When the spring sunshine warms the forest floor to around 50 degrees, the ramps begin to emerge. If moisture is plentiful, they grow very rapidly and are quickly to the green onion stage, which is ideal for the table. Since ramps usually provide the first patches of green on the forest floor, they are easy to find and harvest. They tend to grow in patches that can be quite large, so filling a grocery bag with those tasty goodies takes only a few minutes.
People often describe the flavor of ramps as being a cross between onions and garlic. However, ramps are actually wild leeks. The various West Virginia ramp festivals and celebrations bear testimony to the popularity of these flavorful woodland delicacies. Ramps are harvested while they are in the stage in which the bulb has just begun to swell. After peeling off the outer skin and trimming the roots just like preparing a green onion, they are ready to eat. Most ramp hunters carry a pocketknife for trimming the roots so that they can enjoy fresh ramps while they are still in the woods.
Although they are delicious raw, they are even more delicious when used in cooking. One of my favorite breakfasts is an omelet flavored with ramps and morels.

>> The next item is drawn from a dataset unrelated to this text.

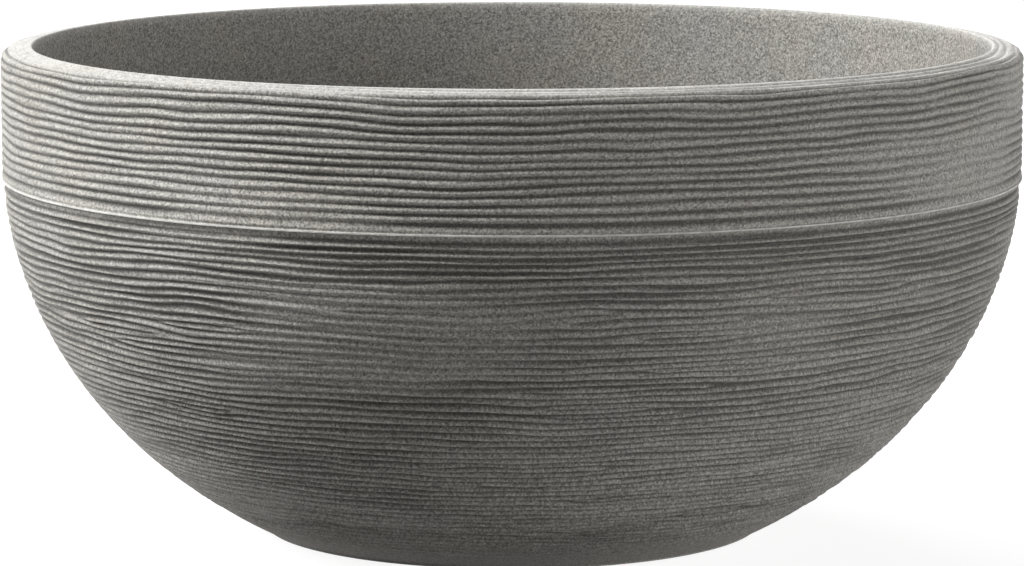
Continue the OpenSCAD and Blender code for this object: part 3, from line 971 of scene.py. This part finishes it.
class PLANTER_OT_stage(bpy.types.Operator):
    """Make the floor, the lamps, the sky and the camera"""

    bl_idname = "planter.stage"
    bl_label = "Stage"

    def execute(self, context):
        scene = context.scene
        stage = scene.planter_stage
        scene.view_settings.view_transform = "Standard"

        # Floor: near white to the camera, gloss and glass where the planter shades it,
        # and white further out. It lies a hair below the pads, which would flicker in it
        mesh = bpy.data.meshes.new("floor")
        far, low = 30.0, -0.1 * MM
        mesh.from_pydata([(x, y, low) for x, y in
                          ((-far, -far), (far, -far), (far, far), (-far, far))],
                         [], [(0, 1, 2, 3)])
        floor = bpy.data.objects.new("floor", mesh)
        scene.collection.objects.link(floor)
        material, tree = new_material("Matte white studio floor")
        matte = add(tree, "ShaderNodeBsdfDiffuse", (stage.floor,))
        away = add(tree, "ShaderNodeTexCoord", out="Object")
        away = add(tree, VECTOR, (away,), out="Value", operation="LENGTH")
        shade = 0.3
        glow = add(tree, RANGE, (away, shade, stage.floor_white, stage.floor_glow, 1.0))
        glow = add(tree, MATH, (seen_directly(tree), glow), operation="MULTIPLY")
        glow = add(tree, "ShaderNodeEmission", {"Strength": glow})
        both = add(tree, "ShaderNodeAddShader", (matte, glow))
        add(tree, "ShaderNodeOutputMaterial", (both,), out=None)
        mesh.materials.append(material)

        # Sky: white to the same rays, and a plain even light on the object
        world = bpy.data.worlds.new("Studio")
        scene.world = world
        world.use_nodes = True
        tree = world.node_tree
        tree.nodes.clear()
        strength = add(tree, RANGE, (seen_directly(tree), 0.0, 1.0, stage.sky, 1.0))
        sky = add(tree, "ShaderNodeBackground", ((1.0, 1.0, 1.0, 1.0), strength))
        add(tree, "ShaderNodeOutputWorld", (sky,), out=None)

        target = Vector(stage.look_at)
        for name, (compass, height, size, power) in LAMPS.items():
            data = bpy.data.lights.new(name, "AREA")
            data.shape = "SQUARE"
            data.size = size
            data.energy = power
            lamp = bpy.data.objects.new(name, data)
            aim_from(lamp, target, math.radians(compass), math.radians(height),
                     stage.lamp_far)
            scene.collection.objects.link(lamp)

        data = bpy.data.cameras.new("camera")
        data.sensor_fit = "HORIZONTAL"
        data.sensor_width = 36
        data.lens = stage.lens
        camera = bpy.data.objects.new("camera", data)
        aim_from(camera, target, 0.0, stage.elevation, stage.distance)
        scene.collection.objects.link(camera)
        scene.camera = camera
        return {"FINISHED"}


def seen_directly(tree):
    """1 for camera rays and for rays through or off a glossy surface, else 0."""
    rays = add(tree, "ShaderNodeLightPath", out=None).outputs
    seen = add(tree, MATH, (rays["Is Camera Ray"], rays["Is Glossy Ray"]),
               operation="MAXIMUM")
    return add(tree, MATH, (seen, rays["Is Transmission Ray"]), operation="MAXIMUM")


def aim_from(item, target, compass, height, far):
    """Place a lamp or the camera round a target and point it there."""
    away = Vector((math.sin(compass) * math.cos(height),
                   -math.cos(compass) * math.cos(height), math.sin(height)))
    item.location = target + far * away
    item.rotation_euler = (-away).to_track_quat("-Z", "Y").to_euler()


class PLANTER_PT_panel(bpy.types.Panel):
    """The planter's buttons and sizes in the 3D view's sidebar"""

    bl_label = "Low round planter"
    bl_idname = "PLANTER_PT_panel"
    bl_space_type = "VIEW_3D"
    bl_region_type = "UI"
    bl_category = "Planter"

    def draw(self, context):
        layout = self.layout
        for operator in OPERATORS:
            layout.operator(operator.bl_idname)
        for name in GROUPS:
            group = getattr(context.scene, name)
            for key in group.bl_rna.properties.keys():
                if key not in ("rna_type", "name"):
                    layout.prop(group, key)


OPERATORS = (
    PLANTER_OT_lower_bowl, PLANTER_OT_upper_collar, PLANTER_OT_inner_liner,
    PLANTER_OT_drain, PLANTER_OT_stage,
)
GROUPS = {
    "planter_shape": PlanterShape,
    "planter_ridges": PlanterRidges,
    "planter_finish": PlanterFinish,
    "planter_stage": PlanterStage,
}


def register():
    for group in (*GROUPS.values(), *OPERATORS, PLANTER_PT_panel):
        bpy.utils.register_class(group)
    for name, group in GROUPS.items():
        setattr(bpy.types.Scene, name, PointerProperty(type=group))


def unregister():
    for name in GROUPS:
        delattr(bpy.types.Scene, name)
    for group in (PLANTER_PT_panel, *reversed(OPERATORS), *reversed(GROUPS.values())):
        bpy.utils.unregister_class(group)


def main():
    register()
    bpy.ops.planter.lower_bowl()
    bpy.ops.planter.upper_collar()
    bpy.ops.planter.inner_liner()
    bpy.ops.planter.drain()
    bpy.ops.planter.stage()


if __name__ == "__main__":
    main()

If you are a ramp lover, you know about the notorious odor that your body produces after consuming them. That oniony, garlicky odor is excreted from the body through perspiration in addition to coloring your breath no matter how many times you brush. If you think you are having a bad day, just think about what it is like to be a middle school teacher on a hot spring day in an unairconditioned classroom full of young, sweaty teenagers during ramp season. In spite of the aromatic downside, ramps are a springtime tradition here in the Mountain State.

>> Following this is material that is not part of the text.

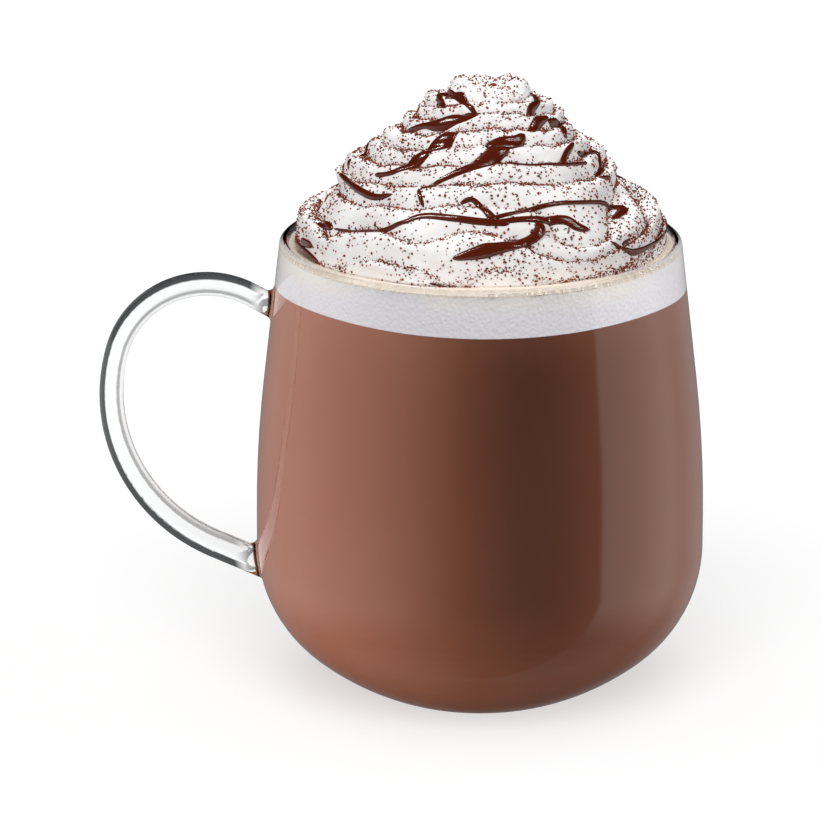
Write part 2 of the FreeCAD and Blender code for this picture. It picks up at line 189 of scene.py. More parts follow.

A couple of weeks after the ramps appear, the morels also begin to appear. As children, we called morels sponge mushrooms, and we ventured into the woods every spring in a quest to find them. As a young boy, I asked my dad where to look for them and he replied, “Morels are like gold. They are where you find them.”
My wife also got advice from her dad about where to look for morels. He told her to look under the mayapples. However, we don’t think that we have ever found a morel under a mayapple. If you ask any successful morel hunter where he or she found them, they will tell you: “In the woods.” Morel hunters do not share their secret hunting areas. However, you can improve your chances of success by understanding a little about the biology of the morels.

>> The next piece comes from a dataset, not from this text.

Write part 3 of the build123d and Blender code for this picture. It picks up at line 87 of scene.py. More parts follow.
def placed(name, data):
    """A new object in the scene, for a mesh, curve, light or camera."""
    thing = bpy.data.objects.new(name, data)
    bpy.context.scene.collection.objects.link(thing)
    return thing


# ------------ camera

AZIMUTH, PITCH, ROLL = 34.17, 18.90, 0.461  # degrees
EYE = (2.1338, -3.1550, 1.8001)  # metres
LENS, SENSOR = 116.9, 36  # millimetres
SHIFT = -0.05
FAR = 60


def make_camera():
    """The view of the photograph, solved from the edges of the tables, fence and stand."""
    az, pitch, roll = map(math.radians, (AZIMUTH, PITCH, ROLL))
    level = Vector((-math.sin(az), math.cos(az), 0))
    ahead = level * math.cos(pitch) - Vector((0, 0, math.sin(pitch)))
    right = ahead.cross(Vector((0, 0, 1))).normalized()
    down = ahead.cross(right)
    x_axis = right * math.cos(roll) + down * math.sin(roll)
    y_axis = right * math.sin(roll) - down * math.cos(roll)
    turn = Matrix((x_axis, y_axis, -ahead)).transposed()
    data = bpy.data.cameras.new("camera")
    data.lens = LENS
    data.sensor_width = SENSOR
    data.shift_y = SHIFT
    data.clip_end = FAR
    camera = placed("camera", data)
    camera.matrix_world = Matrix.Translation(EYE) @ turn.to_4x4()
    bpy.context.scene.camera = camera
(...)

Morel mushrooms are the fruiting bodies of a genus of fungi called “Morchella.” However, they produce spores instead of seeds. When the spores are ripe, the wind disperses them over the forest floor. A stiff breeze can carry the tiny spores large distances, and an individual mushroom releases thousands of spores, so one mushroom will inoculate a fairly large area. If a spore lands in a damp area rich in nutrients from decaying organic matter, it will begin to grow into a new fungus, which consists of a collection of fine strands called the mycelium. The mycelium is the vegetative part of the fungus. The mycelium for morels consists of strands that are very small, but it can grow to cover acres of woodland if the forest floor contains plenty of moisture and organic matter. The mycelium also invades the roots of certain kinds of trees. For example, the Morchella fungus loves elm trees, ash trees and apple trees.
For some reason that scientists do not fully understand, trees with roots that are infected by the Morchella appear to thrive better than those that are not infected. Therefore, the Morchella fungus forms a symbiotic relationship with those trees because both the tree and the fungus benefit from the Morchella infection. The Morchella fungus is a remarkable organism because it can draw nutrients from both the organic matter in the soil and from the roots of the infected trees.
That invisible mass of small underground strands known as the mycelium and growing a few inches deep in the soil contains hard nodes called sclerotia, which are formed from clumps of the strands. If one of the host trees dies and the other conditions are favorable, those sclerotia may begin to grow into mushrooms. In order for them to do so, the soil must contain sufficient organic matter and moisture, and the temperature must be just right.
Scientists have observed that some types of morels often appear in abundance during the years after a forest fire. However, the death of a host tree is not always the trigger for the production of the mushrooms. The reasons that the mushrooms appear in other locations are not fully understood. Until a few years ago, nobody had successfully cultivated morel mushrooms. However, the Chinese have since figured out how to do so, and there are large commercial morel growing operations in China today.
If you have read all of this so far, you should be ready to go into the woods to look for dead trees so that you can examine the forest floor around them for morels. This spring, Betty and I found morels within a radius of about 50 feet from a large ash tree that had been uprooted during a storm a couple of years ago.
The morel season is likely about finished for this year, but remember this information for next year. Scientists have suggested that searching around dead elm trees that have begun to shed bark might be productive. Those trees will have been dead for a couple of years. Morels love to infect the roots of apple trees, so searching an old, abandoned apple orchard might be a good idea.
Next spring, I am going to look around the trees that have been dead for a few years, and I am going back to where we found the morels this year. If you are wondering about that exact location, I will tell you that it was “in the woods.”